Une grande, et belle industrie est née et s’est développée avec les paquebots. Déjà en 1853, alors qu’il s’agissait de créer en France les premières compagnies de transports à vapeur sur l’Océan, nous l’avons étudiée à ses débuts[1]. Que de progrès accomplis depuis cette époque ! Un ingénieur éminent, dont le nom est attaché aux œuvres les plus éclatantes et les plus utiles de l’industrie contemporaine, M. Eugène Flachat, vient de publier sur la navigation à vapeur un ouvrage complet, dans lequel sont consignées les notions scientifiques en même temps que les lois économiques qui président à l’organisation des paquebots.
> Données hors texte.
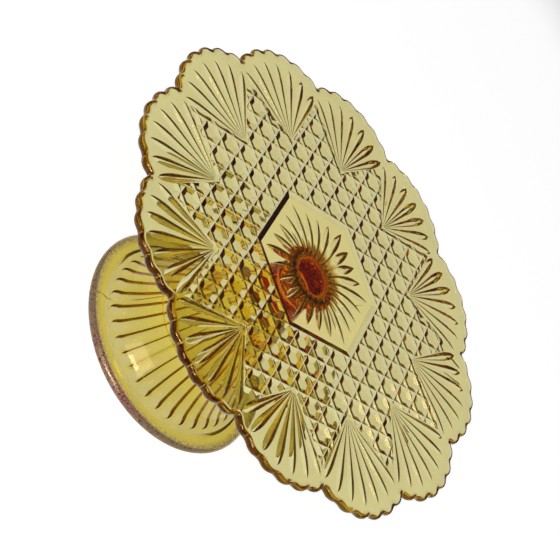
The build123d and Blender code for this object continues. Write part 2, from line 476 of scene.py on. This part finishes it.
def ray(tip):
    """One ray, from its tip on the panel down the flare and past the neck."""
    over = 0.3                  # the cutter stands this far out of the glass
    total = tip - NECK_R - BOSS_FILLET + BOSS_FILLET * math.pi / 2 + RAY_PAST_NECK
    rings = []
    for k in range(RAY_STATIONS + 1):
        t = k / RAY_STATIONS
        point, out = ray_route(tip, total * t)
        grow = math.sin(math.pi / 2 * min(1.0, t / RAY_BUD)) ** RAY_SWELL
        settle = max(0.0, (t - RAY_TAPER) / (1 - RAY_TAPER))
        half = max(SPIKE, RAY_HALF * grow + (RAY_NECK_HALF - RAY_HALF) * settle)
        ring = []
        for y, depth in valley_section(half, RAY_DEPTH * half / RAY_HALF):
            r, z = point - out * depth
            ring.append((r, y, z))
        for y in (half, -half):
            r, z = point + out * over
            ring.append((r, y * RAY_LEAN, z))
        rings.append(ring)
    return tube(rings)


def sunburst():
    """Rays all round, their tips on a hexagon."""
    rays = []
    for number in range(RAYS):
        angle = 360 * number / RAYS
        tip = RAY_TIP_HALF / math.cos(math.radians((angle % 60) - 30))
        rays.append(turned(ray(tip), angle))
    return new_object("rays", *joined(rays))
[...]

Ce remarquable travail nous fournit l’occasion toute naturelle de poursuivre, à l’égard des transports par mer, l’étude à laquelle nous nous sommes précédemment livré sur les transports par les voies ferrées. Ce sont, à vrai dire, les mêmes problèmes économiques, politiques et sociaux que provoque cette vaste question des transports maritimes ou terrestres. Faciliter les relations entre les hommes, multiplier les échanges de produits, en d’autres termes améliorer les conditions de la vie sociale, telle est la mission que remplissent les paquebots aussi bien que les chemins de fer. Nous voudrions donc exposer clairement l’organisation et le mode d’exploitation des paquebots, dire les résultats obtenus et indiquer, à la lumière des expériences faites dans les différens pays, les moyens d’étendre et de perfectionner ce système de communications, qui est destiné à prêter un concours si efficace aux idées de paix et de travail.


I

Un paquebot pourvu et aménagé pour des voyages rapides ne coûte pas moins de 4 ou 5 millions. Une ligne postale à établir entre l’Europe et les États-Unis par exemple comporte plusieurs navires. Il faut donc premièrement un capital très considérable pour monter un service transatlantique, et ce capital na peut être demandé qu’à l’association. D’un autre côté, l’expérience prouve

  1. Voyez la Revue du 15 février 1853 : Des Nouvelles voies maritimes pour la France. — Les Paquebots transatlantiques.